• Task prompt: Quote exactly the lines spanning from the top of the data below to the line that contains "fixed two-pin Europlug.", including both.

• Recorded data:
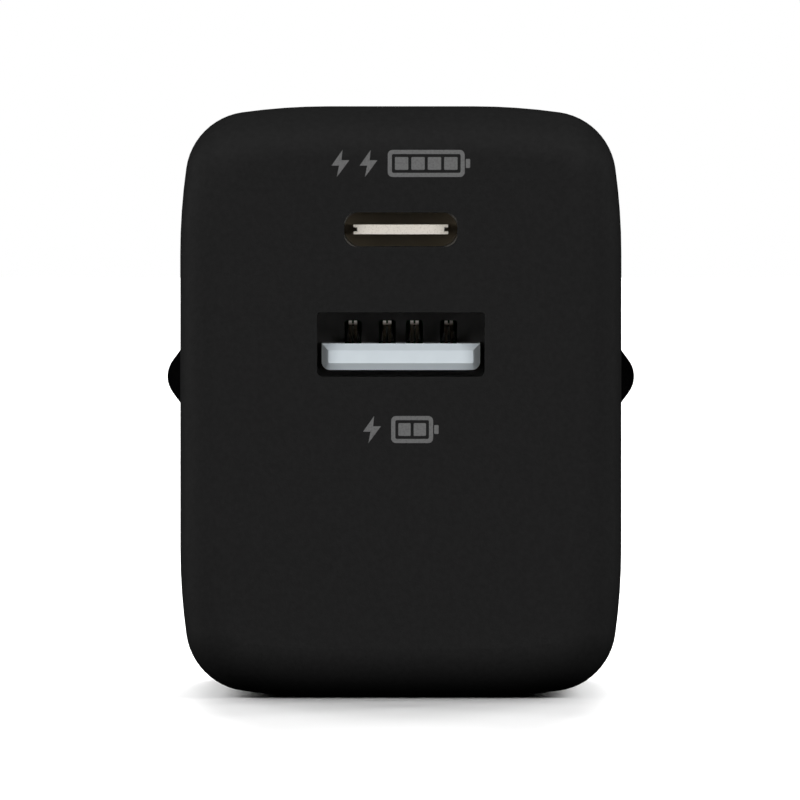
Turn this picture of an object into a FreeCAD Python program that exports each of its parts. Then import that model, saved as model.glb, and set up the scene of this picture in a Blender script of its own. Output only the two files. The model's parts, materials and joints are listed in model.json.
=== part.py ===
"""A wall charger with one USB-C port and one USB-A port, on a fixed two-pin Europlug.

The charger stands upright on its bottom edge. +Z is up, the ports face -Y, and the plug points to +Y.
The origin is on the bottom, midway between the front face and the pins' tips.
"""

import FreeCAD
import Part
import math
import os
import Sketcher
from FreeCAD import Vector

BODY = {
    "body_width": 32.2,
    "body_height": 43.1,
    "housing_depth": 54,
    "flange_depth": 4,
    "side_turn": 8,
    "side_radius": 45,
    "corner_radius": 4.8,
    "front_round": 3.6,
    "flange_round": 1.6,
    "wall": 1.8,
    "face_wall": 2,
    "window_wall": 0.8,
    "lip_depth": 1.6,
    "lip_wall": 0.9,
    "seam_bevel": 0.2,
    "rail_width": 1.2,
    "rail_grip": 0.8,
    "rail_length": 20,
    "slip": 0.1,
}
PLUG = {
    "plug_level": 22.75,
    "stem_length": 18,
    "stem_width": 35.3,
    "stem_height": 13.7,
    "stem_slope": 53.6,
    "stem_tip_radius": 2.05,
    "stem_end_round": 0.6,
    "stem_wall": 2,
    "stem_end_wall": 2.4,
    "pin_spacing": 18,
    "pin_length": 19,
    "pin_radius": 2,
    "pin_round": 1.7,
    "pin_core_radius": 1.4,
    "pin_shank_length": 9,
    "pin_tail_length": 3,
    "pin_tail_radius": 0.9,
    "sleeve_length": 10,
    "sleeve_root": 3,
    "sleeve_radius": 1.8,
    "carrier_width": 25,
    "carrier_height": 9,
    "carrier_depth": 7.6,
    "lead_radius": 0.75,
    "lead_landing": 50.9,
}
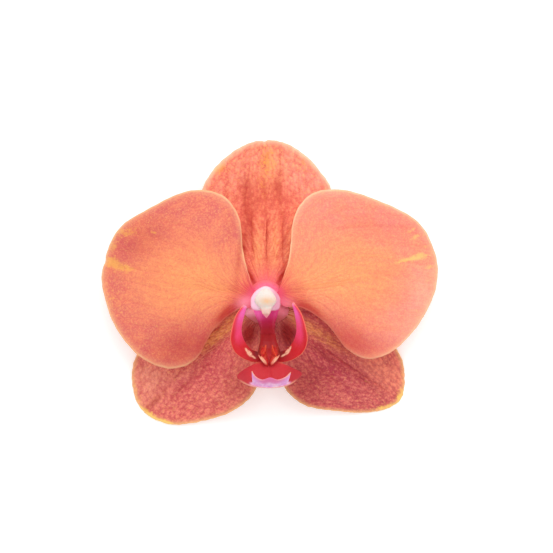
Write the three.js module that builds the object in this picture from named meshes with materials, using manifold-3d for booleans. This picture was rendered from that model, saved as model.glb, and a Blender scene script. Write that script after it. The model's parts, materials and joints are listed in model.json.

• Finished answer:
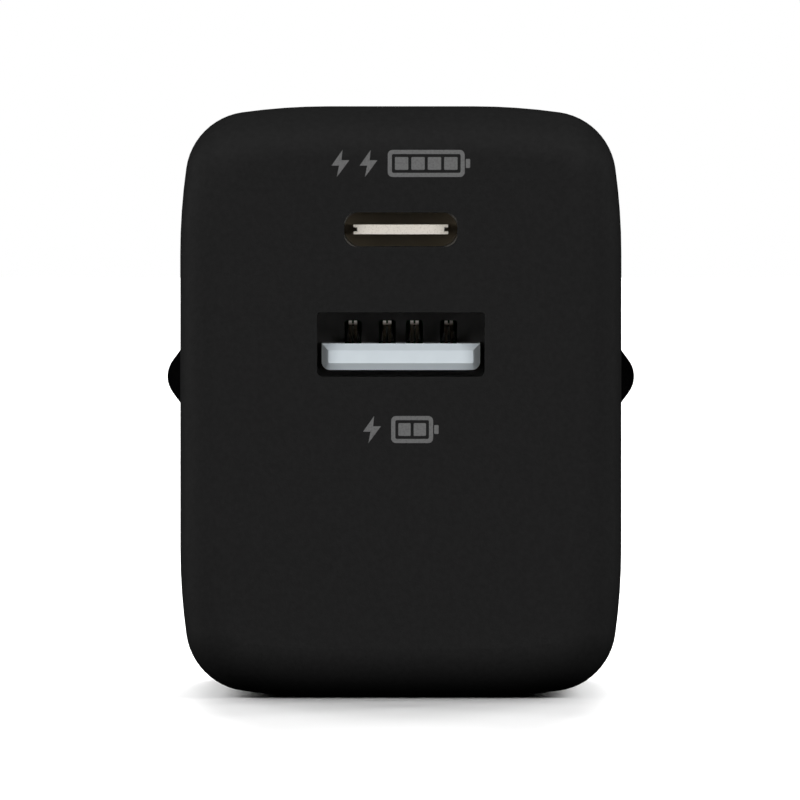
Turn this picture of an object into a FreeCAD Python program that exports each of its parts. Then import that model, saved as model.glb, and set up the scene of this picture in a Blender script of its own. Output only the two files. The model's parts, materials and joints are listed in model.json.
=== part.py ===
"""A wall charger with one USB-C port and one USB-A port, on a fixed two-pin Europlug.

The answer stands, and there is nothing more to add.